Tension in the chamber as contentious Corby planning decision is postponed

Nightlight volunteers outside the building in Cannock Road
Nightlight volunteers outside the building in Cannock Road

An eleventh-hour intervention by Corby’s most senior civil servant has delayed a decision on the town’s controversial homeless shelter.

Weeks of community antipathy over the Nightlight Shelter proposed for Cannock Road were due to be brought to a close last night (Wednesday) as members of Corby Borough Council’s planning committee were set to make a decision on the application. It had been recommended for the green light by officers.

About 70 members of the public were present in the council chamber for the meeting at 7pm.

But just three hours before it was due to start, the authority’s officers announced a hitch - while addressing a last-minute issue, they had found contradictory guidance in two separate housing acts that might impact on their recommendation to councillors.

The committee was asked to vote to defer the decision, which they did so unanimously.

Chief Executive Officer of Corby Council Norman Stronach addressed the meeting. Offering his apologies for the deferral, he said: “This is my responsibility. I must delay the decision until we get expert advice on the issue that came out later on today.

“I’ll endeavour to get this in front of members as soon as we have received the advice.”

Nightlight volunteers say that they looked after more than 100 different homeless people in their former shelter on the Beanfield Estate during the most recent winter.

Many of these people live in woodland around Corby because there is no statutory obligation on any authority to house them.

The new shelter would be open 24-hours and would be able to house more than 30 homeless people overnight, offering them help from doctors, benefits and housing advisors and other support agencies during the day. There would also be a laundry, television room and kitchen.
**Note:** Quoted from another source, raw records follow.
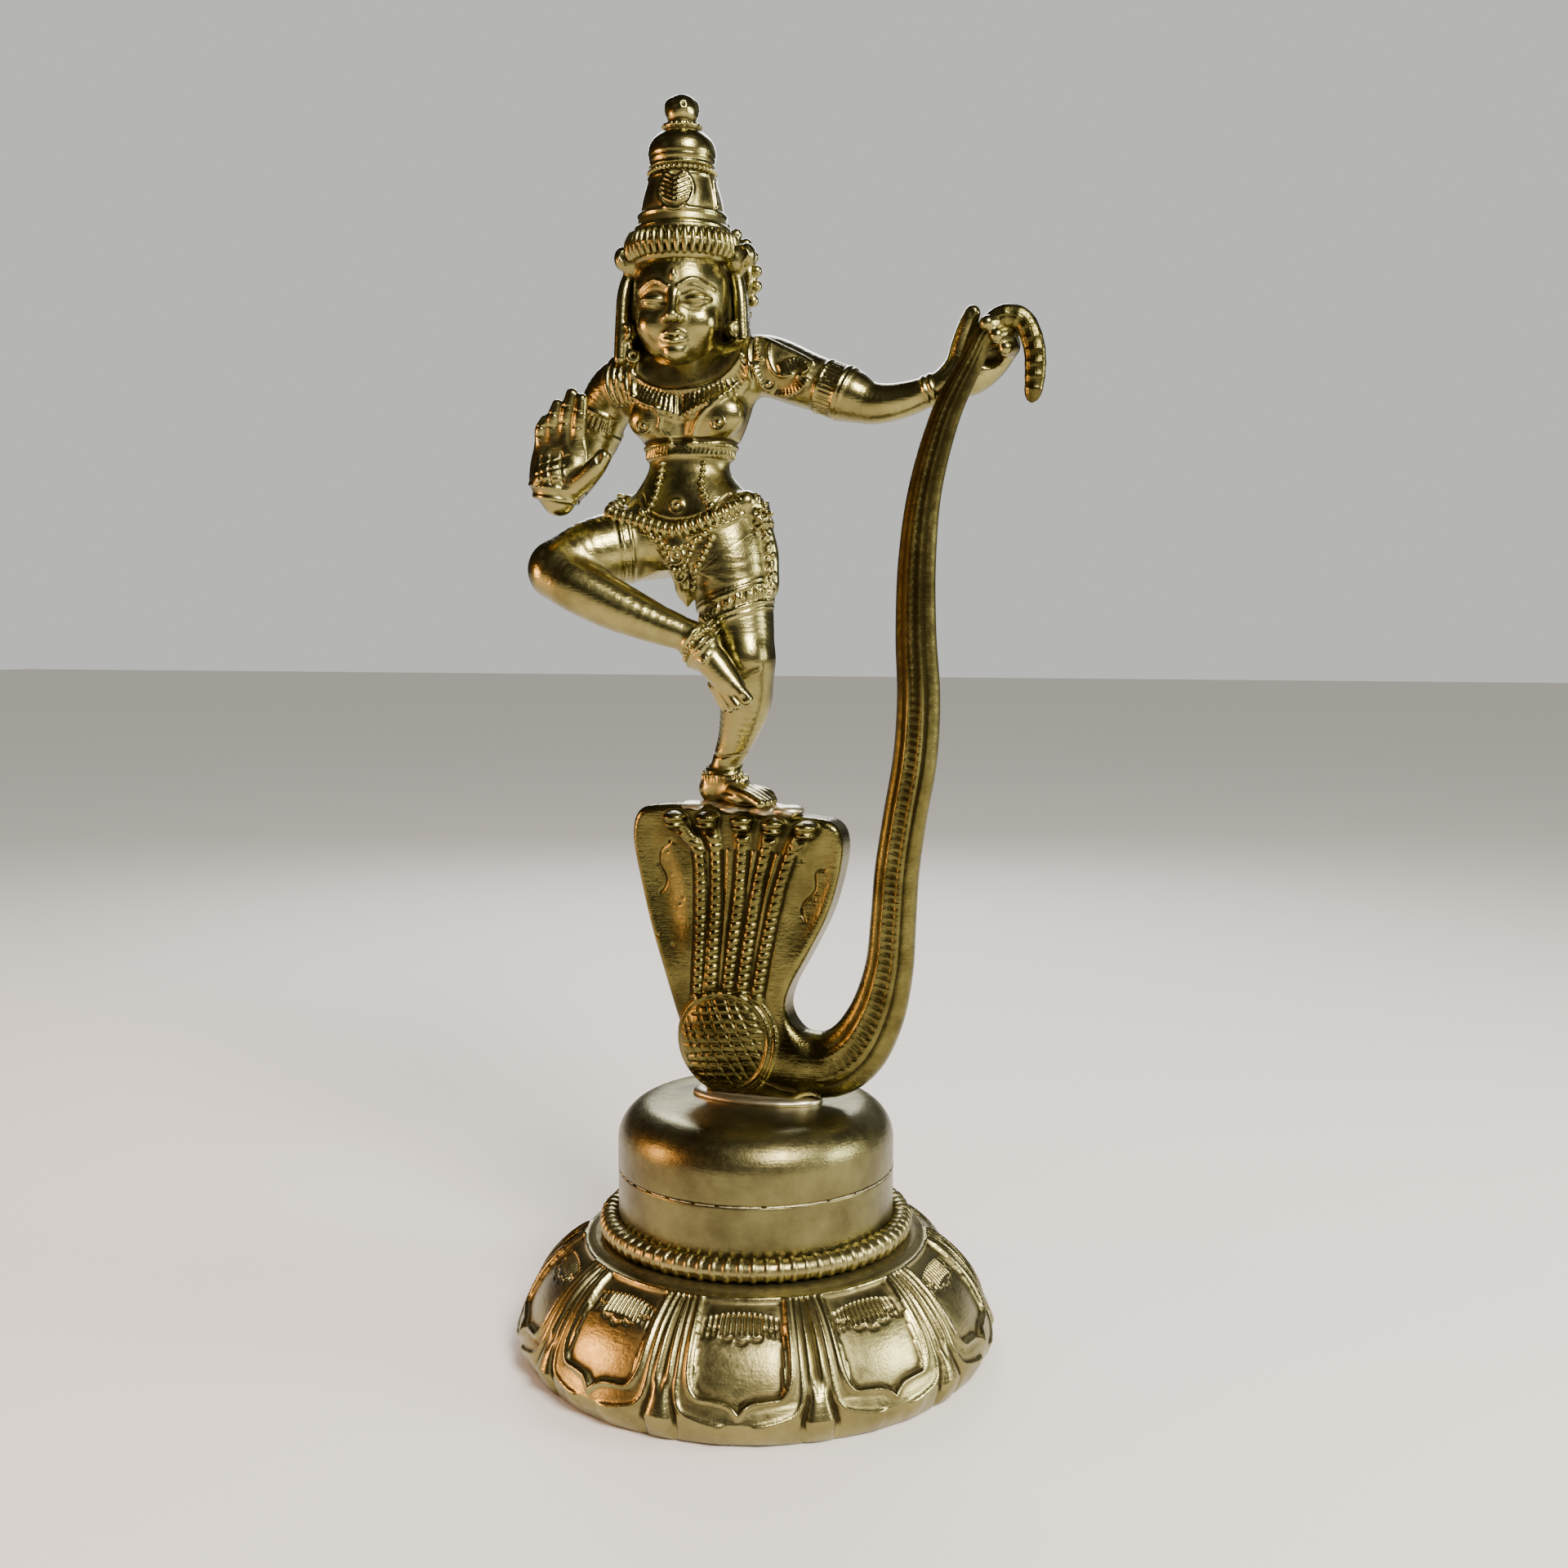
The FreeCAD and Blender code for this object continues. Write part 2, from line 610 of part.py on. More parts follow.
def halo_wheel():
    """The lobed wheel on a short stalk behind the head."""
    back = V(0, 1, 0)
    foot = body(HEAD_X, HALO_PLANE, 82.0)
    hub = body(HEAD_X, WHEEL_Y, 84.4)
    reach = (WHEEL_Y - HALO_PLANE) * SCALE
    stalk = Part.makeCylinder(2.4 * SCALE, reach, foot, back)
    radius = WHEEL_RADIUS * SCALE
    thickness = WHEEL_THICKNESS * SCALE
    wheel = Part.makeCylinder(radius, thickness, hub, back)
    lobes = []
    for i in range(WHEEL_LOBES):
        turn = 2 * math.pi * i / WHEEL_LOBES
        edge = hub + V(radius * math.cos(turn), 0, radius * math.sin(turn))
        lobes.append(Part.makeCylinder(WHEEL_LOBE_RADIUS * SCALE, thickness, edge, back))
    return stalk.fuse([wheel] + lobes)


def raised_arm():
    """The arm on the left, bent up with an open palm to the front."""
    arm = limb(
        [
            (body(LEFT_SHOULDER, 0.4, 67.4), 4.4, 4.4),
            (body(-23.2, 1.0, 65.0), 4.3),
            (body(-25.8, 1.4, 59.6), 3.7),
            (body(-27.4, -0.6, 54.0), 3.2),
            (body(-27.8, -5.6, 50.8), 2.9),
            (body(-27.2, -11.0, 49.4), 2.6),
        ],
        start=V(-1, 0, 0),
        across=V(0, 1, 0),
    )
    palm = limb(
        [
            (body(-27.4, -12.2, 47.4), 3.2, 2.6),
            (body(-26.4, -13.0, 51.4), 3.9, 2.3),
            (body(-25.2, -13.8, 57.8), 4.3, 1.9),
        ]
    )
    fingers = []
    lengths = [5.4, 7.4, 8.4, 7.4]
    for i, length in enumerate(lengths):
        root = body(-28.2 + 2.0 * i, -13.8, 57.0 + 0.5 * i)
        tip = body(-28.2 + 2.0 * i + 0.16 * length, -14.0, 57.0 + 0.5 * i + length)
        fingers.append(capsule(root, tip, 1.15 * SCALE, 0.95 * SCALE))
    thumb = capsule(body(-23.0, -13.6, 52.0), body(-16.4, -14.6, 56.4), 1.7 * SCALE, 1.4 * SCALE)
    return arm.fuse([palm, thumb] + fingers)


def tail_arm():
    """The arm on the right, held out, with its fist closed round the serpent's tail."""
    arm = limb(
        [
            (body(RIGHT_SHOULDER, 0.3, 68.4), 4.7, 4.7),
            (body(8.4, 0.5, 68.0), 4.4),
            (body(15.0, 0.3, 65.8), 3.9),
            (body(21.4, 0.0, 63.4), 3.4),
            (body(27.6, -0.2, 63.4), 2.6),
            (body(33.4, -0.4, 64.8), 2.1),
            (body(36.0, -0.4, 66.4), 2.2),
        ],
        start=V(1, 0, 0),
        across=V(0, 1, 0),
    )
    palm = limb(
        [
            (body(35.6, 0.2, 66.0), 2.2, 2.4),
            (body(39.0, 0.4, 69.4), 2.9, 3.2),
            (body(42.6, -0.6, 72.0), 2.8, 2.8),
        ],
        across=V(0, 1, 0),
    )
    thumb = capsule(body(38.0, -1.4, 70.4), body(39.2, -1.6, 75.4), 1.4 * SCALE, 1.2 * SCALE)
    fingers = capsule(body(43.6, -1.8, 70.6), body(41.8, -5.2, 70.2), 1.8 * SCALE, 1.5 * SCALE)
    hand = arm.fuse([palm, thumb, fingers])
    return hand.cut(serpent_tail(extra=SEAT_GAP))


# ---------------------------------------------------------------- write the parts
MAKERS = [
    lotus_base,
    rope_ring,
    pedestal_drum,
    pedestal_cap,
    fixing_stud,
    fixing_washer,
    fixing_nut,
    serpent_braze,
    serpent_hood,
    serpent_tail,
    foot_braze,
    standing_leg,
    raised_leg,
    torso,
    raised_arm,
    tail_arm,
    head,
    crown,
    halo_wheel,
]

os.makedirs("parts", exist_ok=True)
for maker in MAKERS:
    shape = maker()
    solids = shape.Solids
    if not solids or not shape.isValid():
        raise ValueError(f"{maker.__name__} is not a valid solid")
    piece = solids[0] if len(solids) == 1 else Part.makeCompound(solids)
    piece.exportStep(f"parts/{maker.__name__}.step")
    print(f"{maker.__name__:16s} {len(solids)} solid, {piece.Volume:9.1f} mm3")
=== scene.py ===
"""A cast brass figure dancing on a five-headed serpent, on a drum and a lotus pedestal.

Sizes are millimetres, turned to metres when a mesh is made. +Z is up, the figure faces -Y and
the held tail is on the +X side. Left and right are a viewer's, facing the statue.
"""

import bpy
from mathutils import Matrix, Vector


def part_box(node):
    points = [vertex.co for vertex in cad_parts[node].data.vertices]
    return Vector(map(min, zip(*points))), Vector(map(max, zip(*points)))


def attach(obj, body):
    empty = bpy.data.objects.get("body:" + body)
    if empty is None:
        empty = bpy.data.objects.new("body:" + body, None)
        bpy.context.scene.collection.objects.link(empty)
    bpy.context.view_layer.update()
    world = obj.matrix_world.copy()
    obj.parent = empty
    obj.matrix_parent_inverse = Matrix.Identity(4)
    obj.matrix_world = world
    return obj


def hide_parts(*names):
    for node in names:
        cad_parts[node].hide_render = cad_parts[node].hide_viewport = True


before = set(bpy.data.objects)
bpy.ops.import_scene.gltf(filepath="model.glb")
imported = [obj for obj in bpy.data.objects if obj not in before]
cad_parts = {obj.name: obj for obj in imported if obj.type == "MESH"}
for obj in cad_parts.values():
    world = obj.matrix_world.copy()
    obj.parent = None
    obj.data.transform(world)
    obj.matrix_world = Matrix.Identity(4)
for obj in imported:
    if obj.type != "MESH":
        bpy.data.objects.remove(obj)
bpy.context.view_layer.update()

import math

import bmesh
import bpy
import numpy as np
import openvdb as vdb
from mathutils import Matrix

MM = 0.001


# ---- camera, floor and light
# The statue stands on a plain pale floor, seen a little from its right side and slightly
# from above its middle, between two large soft lamps and a low warm one.
CAMERA_TURN = math.radians(20.0)
CAMERA_REACH = 262.0
CAMERA_HEIGHT = 117.0
CAMERA_DIP = math.radians(5.3)
CAMERA_PAN = math.radians(1.01)
CAMERA_LENS = 37.3  # on the usual 36 mm wide sensor
FLOOR_RADIUS = 4000.0
FLOOR_COLOUR = "D2CCC5"
ROOM_COLOUR = "D4D4CF"
ROOM_STRENGTH = 1.0
ROOM_DARK = "3A3226"  # the dim side of the room, which only reflections show
ROOM_DARK_STRENGTH = 0.46
LAMPS = [  # name, place, size, watts, colour
    ("window", (330.0, -330.0, 460.0), 200.0, 8.6, "FFF8F0"),
    ("bounce", (-420.0, -200.0, 120.0), 150.0, 1.7, "FFB877"),
    ("back", (-160.0, 420.0, 380.0), 260.0, 2.6, "F2F5FF"),
    ("side", (520.0, 60.0, 200.0), 170.0, 2.8, "F4F6EC"),
]
AIM = (0.0, 0.0, 105.0)


def linear(code):
    """An sRGB hex colour as linear light with full alpha."""
    parts = [int(code[i : i + 2], 16) / 255 for i in (0, 2, 4)]
    return [c / 12.92 if c < 0.04045 else ((c + 0.055) / 1.055) ** 2.4 for c in parts] + [1.0]


def add(tree, kind, inputs=(), **settings):
    """Adds a node. inputs maps a socket's name or number to a value, or to the socket or the node
    that feeds it. A node feeds with its first output that is in use."""
    made = tree.nodes.new(kind)
    for name, value in settings.items():
        setattr(made, name, value)
    for socket, value in dict(inputs).items():
        if isinstance(value, bpy.types.Node):
            value = next(socket for socket in value.outputs if socket.enabled)
        if isinstance(value, bpy.types.NodeSocket):
            tree.links.new(value, made.inputs[socket])
        else:
            made.inputs[socket].default_value = value
    return made


def look_at(place, target):
    """A placement at place whose -Z points at target."""
    back = np.array(place) - np.array(target)
    back = back / np.linalg.norm(back)
    right = np.cross((0, 0, 1), back)
    right /= np.linalg.norm(right)
    turn = Matrix(np.column_stack([right, np.cross(back, right), back]).tolist()).to_4x4()
    turn.translation = [c * MM for c in place]
    return turn


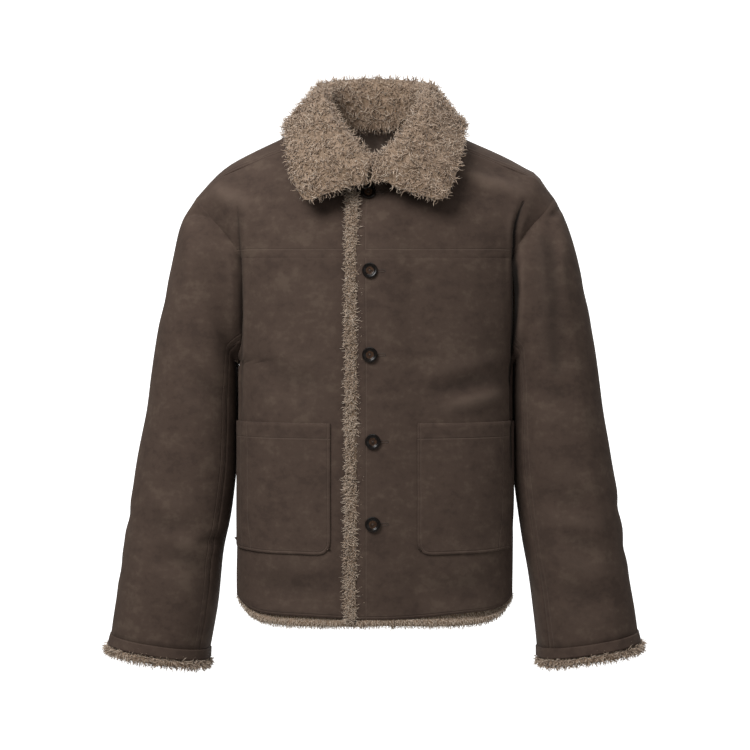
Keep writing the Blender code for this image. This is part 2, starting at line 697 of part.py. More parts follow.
def make_neck_facing(collection):
    """The smooth facing inside the back neck, from the back's own points moved in."""
    half = back_yoke_sheet()[-FACING_ROWS:, :FACING_COLUMNS]
    sheet = np.concatenate([half[:, :0:-1] * (-1, 1, 1), half], axis=1)[:, ::-1]
    sheet = sheet - normals(sheet) * (WALL + FACING_GAP)
    loft("neck_facing", trimmed(sheet, top=FACING_DROP), FACING, collection, wall=FACING_WALL)


def make_buttons(collection):
    """Each button is a turned profile whose axis is square to the front."""
    outline = bpy.data.meshes.new("button_section")
    points = [(r, 0, h) for r, h in zip(BUTTON_SECTION["radius"], BUTTON_SECTION["height"])]
    points = [(0, 0, 0), *points]
    outline.from_pydata(points[::-1], [(k, k + 1) for k in range(len(points) - 1)], [])
    lower = front_sheet(TOP_FRONT_PAST, True)
    whole = np.concatenate([lower, upper_yoke_sheet()[1:]])
    for number, (x, height) in enumerate(zip(BUTTON_X, BUTTON_HEIGHTS), 1):
        spots = np.array([at_x(row, [x])[0] for row in whole])
        y = np.interp(height, spots[:, 2], spots[:, 1])
        slope = np.interp(height, spots[:, 2], np.gradient(spots[:, 1], spots[:, 2]))
        made = place(f"button_{number}", outline.copy(), HORN, collection)
        turn = made.modifiers.new("turn", "SCREW")
        turn.steps = BUTTON_STEPS
        turn.render_steps = BUTTON_STEPS
        turn.use_merge_vertices = True
        turn.merge_threshold = 0.00005
        made.location = (x, y - BUTTON_STAND, height)
        made.rotation_euler = (math.pi / 2 - math.atan(slope), 0, 0)
    bpy.data.meshes.remove(outline)


def main():
    for old in list(bpy.data.objects):
        bpy.data.objects.remove(old)
    collection = bpy.data.collections.new("sherpa_jacket")
    bpy.context.scene.collection.children.link(collection)
    root = bpy.data.objects.new("jacket_root", None)
    collection.objects.link(root)
    make_fronts(collection)
    make_back(collection)
    make_sleeves(collection)
    make_hem_pile(collection)
    make_front_edge_pile(collection)
    make_collar(collection)
    make_neck_facing(collection)
    make_buttons(collection)


main()
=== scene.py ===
# %% [markdown]
# # A sherpa jacket, from a plain frame to a worn look
# The CAD model is a hollow jacket made of plain walls, one for each piece that a maker cuts. It has the
# right sizes and nothing else. This lesson lays a fine shell of suede-faced cloth on every wall, tucks the
# shells in at the seams, presses the folds in, topstitches the seams, sews on horn buttons and grows a
# curly pile on the collar, the front edge, the hem and the cuffs.

import math

import bmesh
import bpy
import numpy as np
from mathutils import Matrix, Vector
from mathutils import noise as noise_field
from mathutils.bvhtree import BVHTree


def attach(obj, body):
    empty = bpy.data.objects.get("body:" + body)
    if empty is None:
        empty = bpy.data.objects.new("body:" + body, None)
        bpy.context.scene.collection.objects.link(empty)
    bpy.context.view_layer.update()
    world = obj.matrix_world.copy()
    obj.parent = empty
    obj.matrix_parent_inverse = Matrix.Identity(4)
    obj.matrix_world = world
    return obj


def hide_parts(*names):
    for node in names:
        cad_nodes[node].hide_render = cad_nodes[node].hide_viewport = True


MM = 0.001
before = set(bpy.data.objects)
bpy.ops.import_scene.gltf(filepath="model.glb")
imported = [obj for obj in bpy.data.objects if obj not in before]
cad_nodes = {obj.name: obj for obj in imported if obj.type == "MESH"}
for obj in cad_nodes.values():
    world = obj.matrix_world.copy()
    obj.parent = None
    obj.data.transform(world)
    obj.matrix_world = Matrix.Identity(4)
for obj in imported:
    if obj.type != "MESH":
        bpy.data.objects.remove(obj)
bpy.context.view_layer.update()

# %% [markdown]
# ## Colours
# The colours are picked as sRGB hex values. Blender's shaders work in linear light, so one function turns
# them.

# %% Colours from hex


def linear(hex_colour):
    """An sRGB hex colour as linear red, green, blue and alpha."""
    parts = [int(hex_colour[k : k + 2], 16) / 255 for k in (1, 3, 5)]
    return (*(p / 12.92 if p <= 0.04045 else ((p + 0.055) / 1.055) ** 2.4 for p in parts), 1.0)


def add_node(tree, kind, settings=(), **links):
    """Adds a node, sets its properties, and gives each named input a value or a link."""
    made = tree.nodes.new(kind)
    for name, value in dict(settings).items():
        setattr(made, name, value)
    for name, value in links.items():
        key = int(name[1:]) if name[0] == "i" and name[1:].isdigit() else name.replace("_", " ")
        if isinstance(value, bpy.types.NodeSocket):
            tree.links.new(value, made.inputs[key])
        else:
            made.inputs[key].default_value = value
    return made


def new_material(name, **shader_values):
    """A Principled material, with uniform values set on the shader's own sockets."""
    made = bpy.data.materials.new(name)
    made.use_nodes = True
    shader = made.node_tree.nodes["Principled BSDF"]
    for key, value in shader_values.items():
        shader.inputs[key.replace("_", " ")].default_value = value
    return made, made.node_tree, shader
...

Nightlight have said they will provide CCTV and will only allow people who have been referred by the local authority to attend the shelter.

However, residents living nearby say they are worried about the risk of a rise in crime, problems with people hanging around outside the shelter and the adverse impact on the neighbourhood - one of the oldest parts of Corby new town.

Following the meeting, Nightlight volunteers left immediately.

Objectors who had been due to speak were frustrated that the decision had been delayed at such a late hour after so much preparation.

One of their representatives Maxeen Belsky said: “Our position hasn’t changed. We support a homeless shelter for Corby but this is not the right place for it.”

The next development control committee meeting is due to take place next Wednesday (June 12) but it is not yet known if the issues will be resolved by then.

Five councillors - Paul Beattie, Ann Brown, Lawrence Ferguson, Matt Reay and David Sims - were not able to take part in last night’s meeting for various reasons. Several substitutes - Councillors Kevin Watt, Bob Eyles and Bridget Watts - took their place alongside regular committee members Councillors Julie Riley, Anthony Dady, Willie Latta, Colleen Cassidy and Jean Addison.

Why was the decision postponed?

We don’t know all the details yet. Corby Council said in their statement that they needed to consider what they believe was contradictory guidance relating to the 1985 and 2004 Housing Acts. This refers to the Housing Health and Safety Rating System (HHSRS).

Housing legislation is complicated and evolving, which means that it is governed by a myriad of laws that may sometimes be inconsistent or open to interpretation. The HHSRS refers to hazards, how they are assessed and the risk of harm to occupants. Among the many hazards covered by the act are fire safety, overcrowding, sanitation, asbestos and hygiene.

Planning officers wrote an incredibly detailed, belt and braces report into the issues surrounding the shelter before recommending it for approval to councillors. They had addressed most of the planning objections raised by local people.

If they don’t ensure that they’ve covered all bases, the decision of the council could be challenged through the appeals system. This is expensive and laborious and is a process the council will be keen to avoid in these times of local authority belt-tightening.

What happens now?

Given the number of interested parties and the great effect on the local community, Corby Borough Councillors will look in detail at the possible legal quandary and will seek advice from specialist solicitors. CEO Norman Stronach has pledged to get the issue back before councillors at the earliest opportunity.